Lamy‑Caillat is Born
Domaine Lamy‑Caillat began thanks to a generous offer from elderly neighbors in 2008: the couple—Sébastien Caillat and Florence Lamy—were invited to rent approximately 1.2 to 1.5 hectares of premier parcels in Chassagne‑Montrachet, including Les Champs Gains, Les Caillerets, La Romanée, and a village vineyard (Pot Bois) .
These terroirs were integral, micro-scale holdings that complemented their desire for an artisanal, terroir-driven project, allowing them to establish the Lamy‑Caillat micro-domaine on their own terms. Their first wines were vinified in Lamy‑Pillot’s cellar before launching under their own space.
Philosophy Comparison
Winemaking philosophies across these estates reflect both shared heritage and distinct approaches:
Hubert/Olivier Lamy combine tradition with radical innovation. Their high-density planting, organic (though uncertified) viticulture, minimal-intervention cellar, use of large barrels, extended fermentations, and experimentation with closures emphasize precision, freshness, and minerality.

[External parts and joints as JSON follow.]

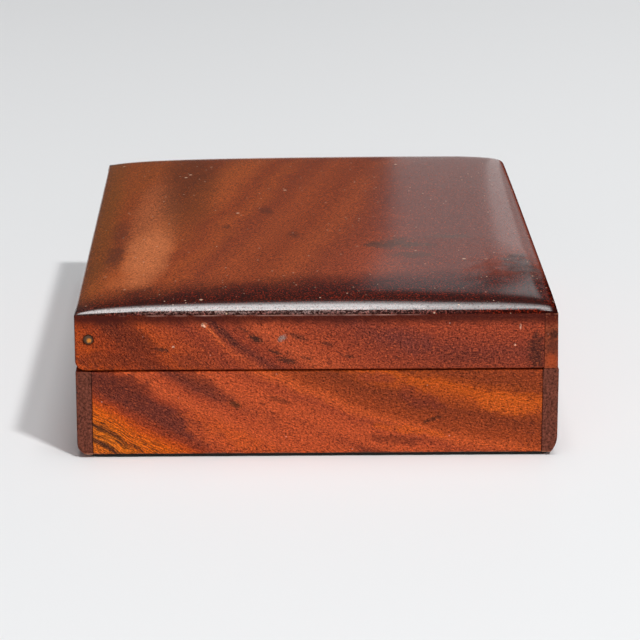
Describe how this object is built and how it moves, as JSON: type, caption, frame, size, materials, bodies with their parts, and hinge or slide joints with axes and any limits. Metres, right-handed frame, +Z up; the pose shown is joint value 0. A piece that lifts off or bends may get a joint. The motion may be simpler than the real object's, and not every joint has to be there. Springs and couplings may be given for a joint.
{
  "type": "trinket box",
  "caption": "Low rectangular mahogany trinket box with a pillow-shaped lid that turns on brass pins driven through its ends.",
  "frame": {"origin": "on the surface that the box stands on, under the middle of the closed box", "axes": "+X from the hinge side to the side that opens, +Y along the box, +Z up"},
  "size_m": [0.1152, 0.16, 0.0405],
  "materials": {
    "base_mahogany": "glossy varnish, figured",
    "lid_mahogany": "glossy varnish, figured",
    "pillow_mahogany": "glossy varnish, dark and worn",
    "bare_mahogany": "bare, planed",
    "baize": "dark wool baize, glued down",
    "pin_brass": "tarnished, bright on the crown"
  },
  "bodies": {
    "base": {"left_end_board": "base_mahogany", "right_end_board": "base_mahogany", "back_board": "base_mahogany", "front_board": "base_mahogany", "bottom_panel": "bare_mahogany", "base_baize": "baize", "left_hinge_pin": "pin_brass", "right_hinge_pin": "pin_brass"},
    "lid": {"lid_top": "pillow_mahogany", "lid_front_rail": "lid_mahogany", "lid_left_rail": "lid_mahogany", "lid_right_rail": "lid_mahogany"}
  },
  "joints": [
    {"name": "lid_hinge", "type": "hinge", "parent": "base", "child": "lid", "pos_m": [-0.05435, 0, 0.0294], "axis": [0, -1, 0], "range_deg": [0, 115]}
  ]
}
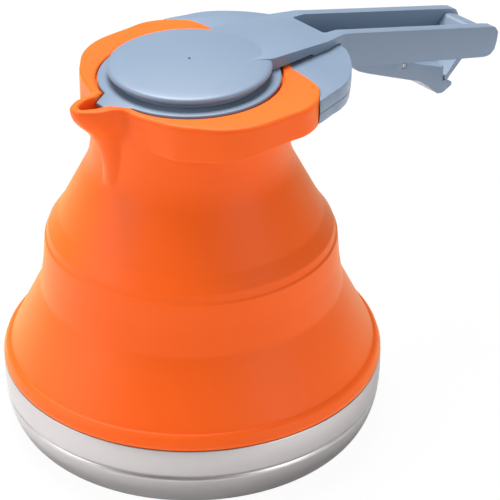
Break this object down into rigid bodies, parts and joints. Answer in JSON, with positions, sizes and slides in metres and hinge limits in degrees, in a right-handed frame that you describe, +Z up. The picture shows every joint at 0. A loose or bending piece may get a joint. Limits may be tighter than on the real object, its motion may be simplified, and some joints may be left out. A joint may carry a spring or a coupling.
{
  "type": "collapsible kettle",
  "caption": "Folding silicone camping kettle on a steel base pan, with a clip-on lid whose long loop handle nests over a fixed lower arm.",
  "frame": {"origin": "centre of the underside of the base pan, on the surface that the kettle stands on", "axes": "+X from the axis towards the handle, -X towards the spout, +Z up along the axis of the body, +Y to the left of the handle seen from the spout's side facing +X"},
  "size_m": [0.237, 0.157, 0.1599],
  "materials": {
    "steel": "satin, drawn sheet",
    "silicone": "matt orange food silicone",
    "plastic": "satin slate blue plastic",
    "seal": "matt pale silicone",
    "fastener": "plain stainless"
  },
  "bodies": {
    "base": {"base_pan": "steel", "pan_retaining_ring": "steel", "body_rim_band": "silicone", "body_lower_fold": "silicone"},
    "middle": {"body_middle_band": "silicone", "body_upper_fold": "silicone"},
    "top": {"body_neck": "silicone", "collar_cover": "plastic", "collar_lower_ring": "plastic", "collar_screw_1": "fastener", "collar_screw_2": "fastener", "collar_screw_3": "fastener", "collar_screw_4": "fastener", "handle_arm": "plastic", "arm_cross_pin": "fastener"},
    "lid": {"lid_with_handle": "plastic", "lid_plate": "plastic", "lid_gasket": "seal", "lid_screw_1": "fastener", "lid_screw_2": "fastener", "lid_screw_3": "fastener"}
  },
  "joints": [
    {"name": "collapse_lower", "type": "slide", "parent": "base", "child": "middle", "axis": [0, 0, -1], "range_m": [0, 0.05], "deforming": ["body_lower_fold"]},
    {"name": "collapse_upper", "type": "slide", "parent": "middle", "child": "top", "axis": [0, 0, -1], "range_m": [0, 0.046], "deforming": ["body_upper_fold"]},
    {"name": "lid_hinge", "type": "hinge", "parent": "top", "child": "lid", "pos_m": [0.1331, 0, 0.1136], "axis": [0, 1, 0], "range_deg": [0, 55]}
  ]
}
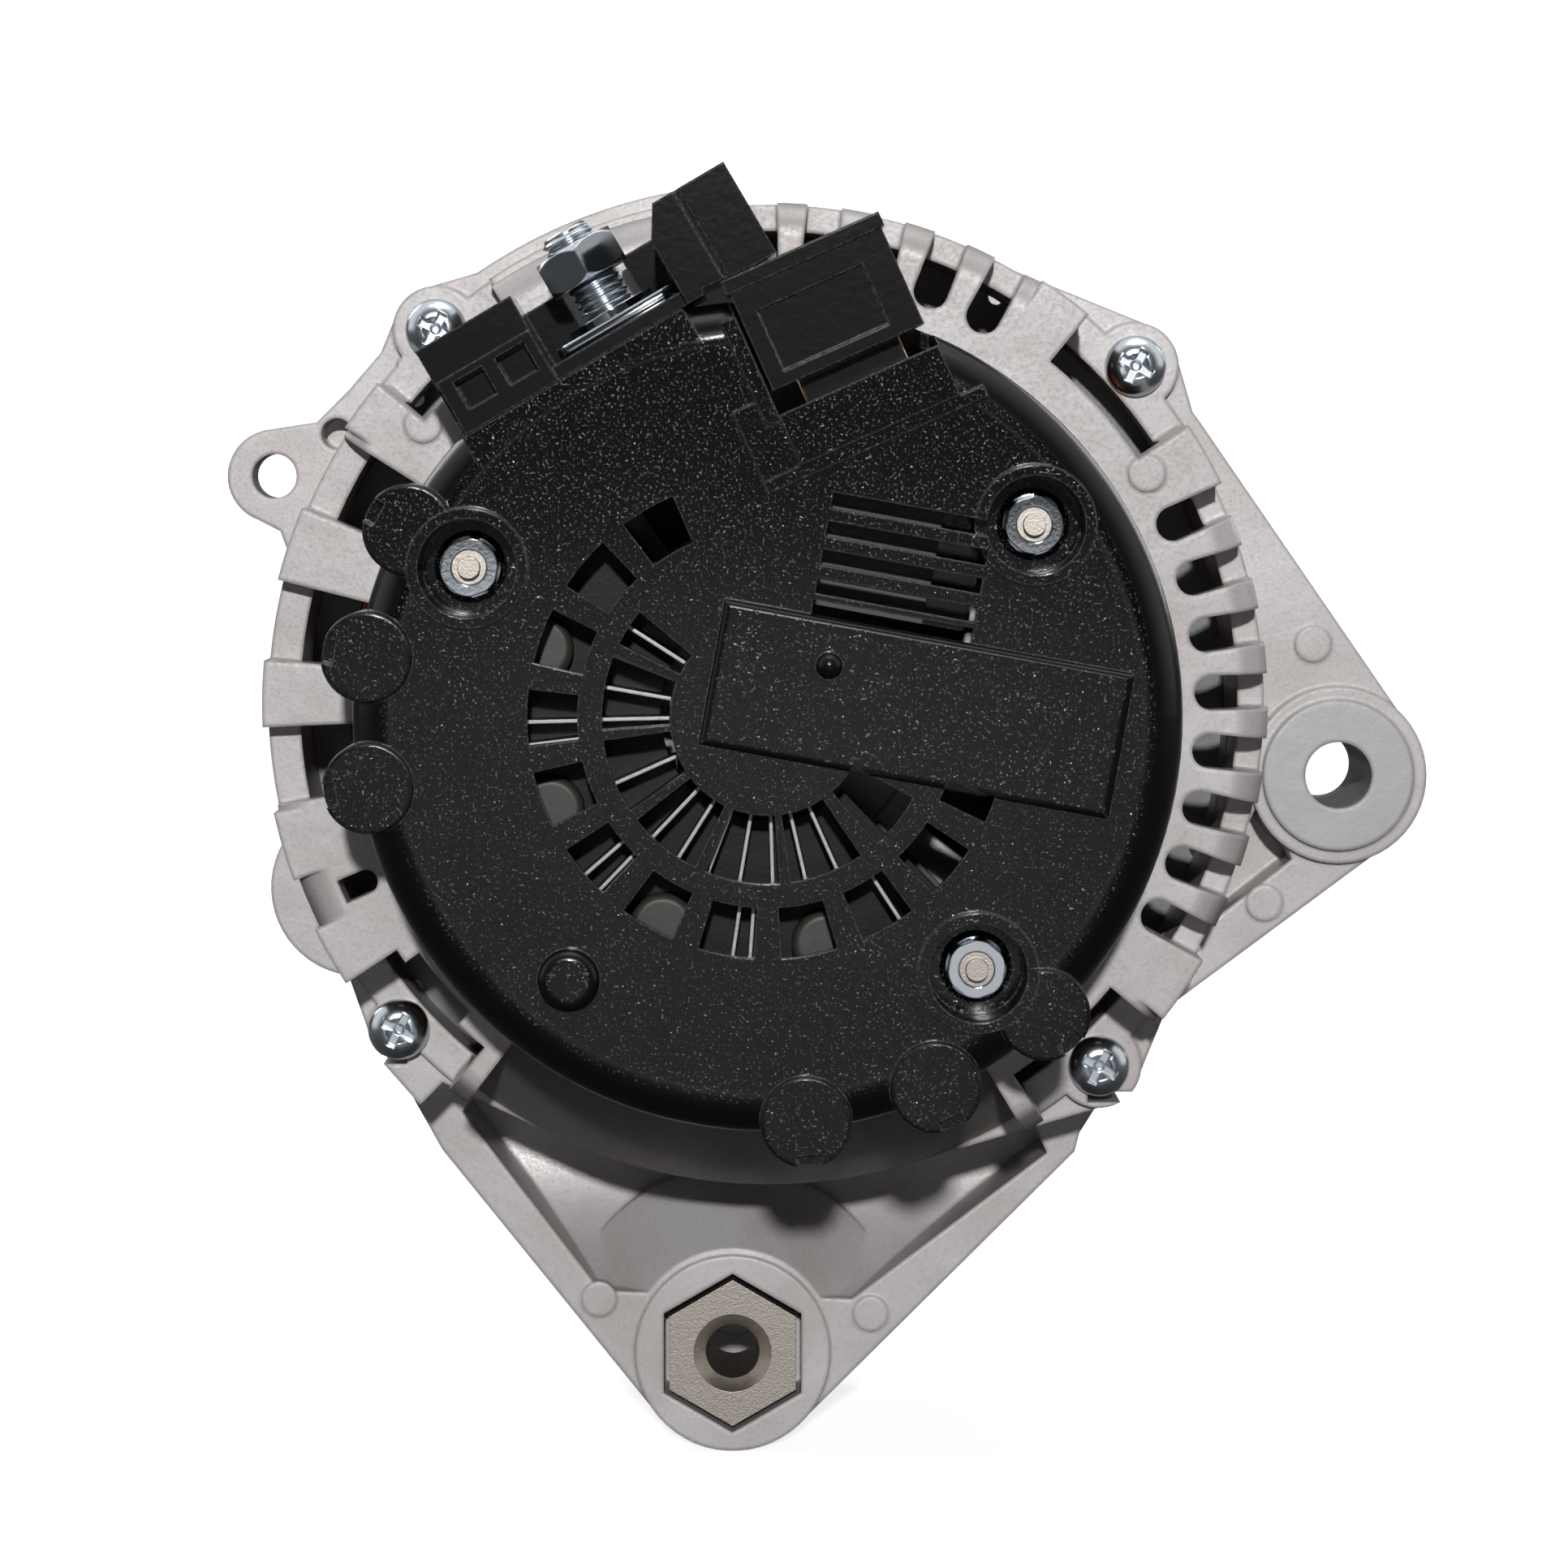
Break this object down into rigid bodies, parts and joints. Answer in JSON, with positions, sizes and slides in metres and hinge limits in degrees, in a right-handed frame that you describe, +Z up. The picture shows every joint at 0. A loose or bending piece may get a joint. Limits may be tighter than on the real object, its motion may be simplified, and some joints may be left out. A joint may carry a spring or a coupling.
{
  "type": "car alternator",
  "caption": "Car alternator with a black rear cover, cast brackets, claw-pole rotor, stator, ribbed pulley, output stud, plug socket and bored mounting lugs.",
  "frame": {"origin": "on the shaft's axis, in the middle of the pulley's belt track", "axes": "+Y along the shaft from the rear cover towards the pulley, +Z up away from the pivot arm, +X to the right seen from the rear, towards the upper lug"},
  "size_m": [0.1842, 0.1897, 0.1998],
  "materials": {
    "black_plastic": "fine stipple",
    "black_moulding": "smooth",
    "brown_plastic": "smooth",
    "cast_aluminium": "tumbled casting",
    "sheet_aluminium": "rolled",
    "dull_aluminium": "oxidised",
    "zinc_steel": "zinc plated",
    "plain_steel": "machined",
    "bearing_steel": "polished",
    "black_steel": "phosphated",
    "core_steel": "varnished laminations",
    "copper_wire": "enamelled",
    "ring_copper": "turned",
    "carbon": "pressed carbon",
    "liner_paper": "insulating paper",
    "grease_cage": "pressed"
  },
  "bodies": {
    "housing": {"rear_cover": "black_plastic", "cover_studs": "plain_steel", "cover_nuts": "zinc_steel", "terminal_block": "black_moulding", "b_plus_stud": "zinc_steel", "b_plus_washer": "zinc_steel", "regulator_connector": "black_moulding", "connector_pins": "ring_copper", "regulator_module": "black_moulding", "regulator_heatsink": "dull_aluminium", "rectifier_plus_plate": "sheet_aluminium", "rectifier_minus_plate": "dull_aluminium", "plus_diodes": "dull_aluminium", "minus_diodes": "dull_aluminium", "rectifier_terminal_ring": "brown_plastic", "brush_holder": "black_moulding", "brush_spring_positive": "plain_steel", "brush_spring_negative": "plain_steel", "rear_bracket": "cast_aluminium", "front_bracket": "cast_aluminium", "through_bolts": "zinc_steel", "bearing_retainer_plate": "zinc_steel", "retainer_screws": "zinc_steel", "stator_core": "core_steel", "stator_winding": "copper_wire", "slot_liners": "liner_paper", "stator_leads": "copper_wire", "rear_bearing_outer_race": "bearing_steel", "front_bearing_outer_race": "bearing_steel"},
    "rotor": {"rotor_shaft": "plain_steel", "rear_pole_claw": "core_steel", "front_pole_claw": "core_steel", "coil_bobbin": "brown_plastic", "field_coil": "copper_wire", "rear_fan": "black_steel", "front_fan": "black_steel", "slip_rings": "ring_copper", "slip_ring_insulator": "brown_plastic", "rear_bearing_inner_race": "bearing_steel", "front_bearing_inner_race": "bearing_steel", "front_spacer": "plain_steel", "pulley": "black_steel", "pulley_nut": "zinc_steel"},
    "rear_bearing_cage_set": {"rear_bearing_balls": "bearing_steel", "rear_bearing_cage": "grease_cage"},
    "front_bearing_cage_set": {"front_bearing_balls": "bearing_steel", "front_bearing_cage": "grease_cage"},
    "positive_brush": {"brush_positive": "carbon"},
    "negative_brush": {"brush_negative": "carbon"},
    "pivot_sleeve": {"pivot_sleeve": "plain_steel"},
    "output_nut": {"b_plus_nut": "zinc_steel"}
  },
  "joints": [
    {"name": "rotor_spin", "type": "hinge", "parent": "housing", "child": "rotor", "pos_m": [0, 0, 0], "axis": [0, 1, 0], "continuous": true},
    {"name": "rear_cage_spin", "type": "hinge", "parent": "housing", "child": "rear_bearing_cage_set", "pos_m": [0, -0.122, 0], "axis": [0, 1, 0], "continuous": true},
    {"name": "front_cage_spin", "type": "hinge", "parent": "housing", "child": "front_bearing_cage_set", "pos_m": [0, -0.027, 0], "axis": [0, 1, 0], "continuous": true},
    {"name": "positive_brush_slide", "type": "slide", "parent": "housing", "child": "positive_brush", "axis": [0.9836, 0, -0.1805], "range_m": [0, 0.006], "deforming": ["brush_spring_positive"]},
    {"name": "negative_brush_slide", "type": "slide", "parent": "housing", "child": "negative_brush", "axis": [0.9836, 0, -0.1805], "range_m": [0, 0.006], "deforming": ["brush_spring_negative"]},
    {"name": "pivot_sleeve_slide", "type": "slide", "parent": "housing", "child": "pivot_sleeve", "axis": [0, 1, 0], "range_m": [0, 0.003]},
    {"name": "output_nut_travel", "type": "slide", "parent": "housing", "child": "output_nut", "axis": [-0.5075, 0, 0.8616], "range_m": [-0.005, 0.01]}
  ],
  "couplings": [
    {"joint": "rear_cage_spin", "follows": "rotor_spin", "ratio": 0.38462},
    {"joint": "front_cage_spin", "follows": "rotor_spin", "ratio": 0.35156}
  ]
}
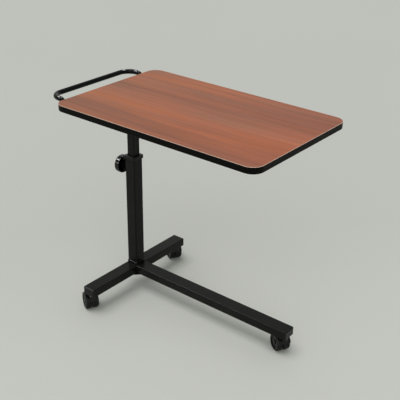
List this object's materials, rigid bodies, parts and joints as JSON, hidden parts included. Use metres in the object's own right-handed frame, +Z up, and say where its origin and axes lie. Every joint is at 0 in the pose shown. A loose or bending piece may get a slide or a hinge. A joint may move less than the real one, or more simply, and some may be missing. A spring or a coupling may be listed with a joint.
{
  "type": "overbed table",
  "caption": "Overbed table: wood-look board on a square column that slides up and down, locked by a side knob, on a T-shaped base with casters and a tubular handle.",
  "frame": {"origin": "on the floor under the column's axis", "axes": "+X along the board and the long leg towards the free end, +Y across the board, +Z up"},
  "size_m": [0.7215, 0.4287, 0.618],
  "materials": {
    "coated_steel": "satin powder coat",
    "handle_finish": "gloss paint",
    "black_plastic": "fine moulded texture",
    "gloss_plastic": "polished",
    "edge_plastic": "smooth extruded",
    "caster_plastic": "semi-gloss",
    "wheel_plastic": "moulded",
    "tread_rubber": "dull",
    "pad_plastic": "natural nylon",
    "bare_steel": "zinc plated",
    "wood_laminate": "satin wood-pattern laminate",
    "core_board": "raw particle board",
    "backing": "plain backing laminate"
  },
  "bodies": {
    "base": {"cross_leg": "coated_steel", "long_leg": "coated_steel", "cross_caps": "black_plastic", "long_cap": "black_plastic", "stem_sockets": "bare_steel", "foot_plate": "coated_steel", "column_boot": "gloss_plastic", "hub_plate": "coated_steel", "outer_column": "coated_steel", "collar": "black_plastic", "clamp_boss": "coated_steel"},
    "upper": {"inner_column": "coated_steel", "bottom_guide": "black_plastic", "bracket_plate": "coated_steel", "bracket_gussets": "coated_steel", "bracket_screws": "bare_steel", "support_channel": "coated_steel", "channel_screws": "bare_steel", "board_core": "core_board", "backing_sheet": "backing", "top_laminate": "wood_laminate", "edge_band": "edge_plastic", "handle_tube": "handle_finish", "handle_plugs": "black_plastic", "handle_clips": "coated_steel", "clip_screws": "bare_steel"},
    "pad": {"clamp_pad": "pad_plastic"},
    "knob": {"knob_screw": "bare_steel", "knob_head": "gloss_plastic", "knob_cap": "gloss_plastic"},
    "swivel_near": {"stem_near": "bare_steel", "body_near": "caster_plastic", "axle_near": "bare_steel"},
    "roll_near_a": {"tyre_near_a": "tread_rubber", "wheel_near_a": "wheel_plastic"},
    "roll_near_b": {"tyre_near_b": "tread_rubber", "wheel_near_b": "wheel_plastic"},
    "swivel_far": {"stem_far": "bare_steel", "body_far": "caster_plastic", "axle_far": "bare_steel"},
    "roll_far_a": {"tyre_far_a": "tread_rubber", "wheel_far_a": "wheel_plastic"},
    "roll_far_b": {"tyre_far_b": "tread_rubber", "wheel_far_b": "wheel_plastic"},
    "swivel_end": {"stem_end": "bare_steel", "body_end": "caster_plastic", "axle_end": "bare_steel"},
    "roll_end_a": {"tyre_end_a": "tread_rubber", "wheel_end_a": "wheel_plastic"},
    "roll_end_b": {"tyre_end_b": "tread_rubber", "wheel_end_b": "wheel_plastic"}
  },
  "joints": [
    {"name": "height_slide", "type": "slide", "parent": "base", "child": "upper", "axis": [0, 0, 1], "range_m": [-0.1, 0.16]},
    {"name": "clamp_travel", "type": "slide", "parent": "base", "child": "pad", "axis": [-1, 0, 0], "range_m": [0, 0.00251]},
    {"name": "knob_turn", "type": "hinge", "parent": "pad", "child": "knob", "pos_m": [-0.045, 0, 0.392], "axis": [-1, 0, 0], "range_deg": [0, 720]},
    {"name": "swivel_turn_near", "type": "hinge", "parent": "base", "child": "swivel_near", "pos_m": [0, -0.1864, 0.055], "axis": [0, 0, 1], "continuous": true},
    {"name": "roll_turn_near_a", "type": "hinge", "parent": "swivel_near", "child": "roll_near_a", "pos_m": [-0.02099, -0.17476, 0.025], "axis": [-0.4848, -0.8746, 0], "continuous": true},
    {"name": "roll_turn_near_b", "type": "hinge", "parent": "swivel_near", "child": "roll_near_b", "pos_m": [-0.02099, -0.17476, 0.025], "axis": [-0.4848, -0.8746, 0], "continuous": true},
    {"name": "swivel_turn_far", "type": "hinge", "parent": "base", "child": "swivel_far", "pos_m": [0, 0.1864, 0.055], "axis": [0, 0, 1], "continuous": true},
    {"name": "roll_turn_far_a", "type": "hinge", "parent": "swivel_far", "child": "roll_far_a", "pos_m": [-0.02119, 0.19767, 0.025], "axis": [-0.4695, -0.8829, 0], "continuous": true},
    {"name": "roll_turn_far_b", "type": "hinge", "parent": "swivel_far", "child": "roll_far_b", "pos_m": [-0.02119, 0.19767, 0.025], "axis": [-0.4695, -0.8829, 0], "continuous": true},
    {"name": "swivel_turn_end", "type": "hinge", "parent": "base", "child": "swivel_end", "pos_m": [0.5375, 0, 0.055], "axis": [0, 0, 1], "continuous": true},
    {"name": "roll_turn_end_a", "type": "hinge", "parent": "swivel_end", "child": "roll_end_a", "pos_m": [0.51672, 0.012, 0.025], "axis": [-0.5, -0.866, 0], "continuous": true},
    {"name": "roll_turn_end_b", "type": "hinge", "parent": "swivel_end", "child": "roll_end_b", "pos_m": [0.51672, 0.012, 0.025], "axis": [-0.5, -0.866, 0], "continuous": true}
  ],
  "couplings": [
    {"joint": "clamp_travel", "follows": "knob_turn", "m_per_rad": 0.00019894}
  ]
}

Lamy‑Pillot maintain focused purity, crisp fruit and flinty minerality, often favoring used oak and gentle, traditional vinification. Their holdings in Le Montrachet and other Premier Crus allow a stylistic elegance and consistency rooted in heritage.
Lamy‑Caillat take a boutique, terroir-driven stance—small volume, hand-harvested, minimal intervention— distilling the Lamy-Pillot philosophy to new heights.
Timeline
1640: Ancestral Lamys in Saint-Aubin begin cultivating vines.
1973: Hubert Lamy launches Domaine Hubert Lamy with 1 ha from family holdings and leases.
Mid‑1970s: René Lamy marries Thérèse Pillot; Domaine Lamy‑Pillot begins in Chassagne.
1980s–1990s: Hubert expands to ~8–14 ha; adds Puligny‑Montrachet plot.
1995: Olivier joins Hubert; reforms vineyard practices, eliminates negociant sales.
2000s: High-density planting in Derrière Chez Édouard yields richer, precise wines.
2014: Olivier purchases his long-rented Criots‑Bâtard‑Montrachet plot.
2000s onward: Lamy‑Pillot expands across multiple appellations; daughters and sons-in-law assume control.
2008: Lamy‑Caillat project initiates; small parcels and independent label emerge.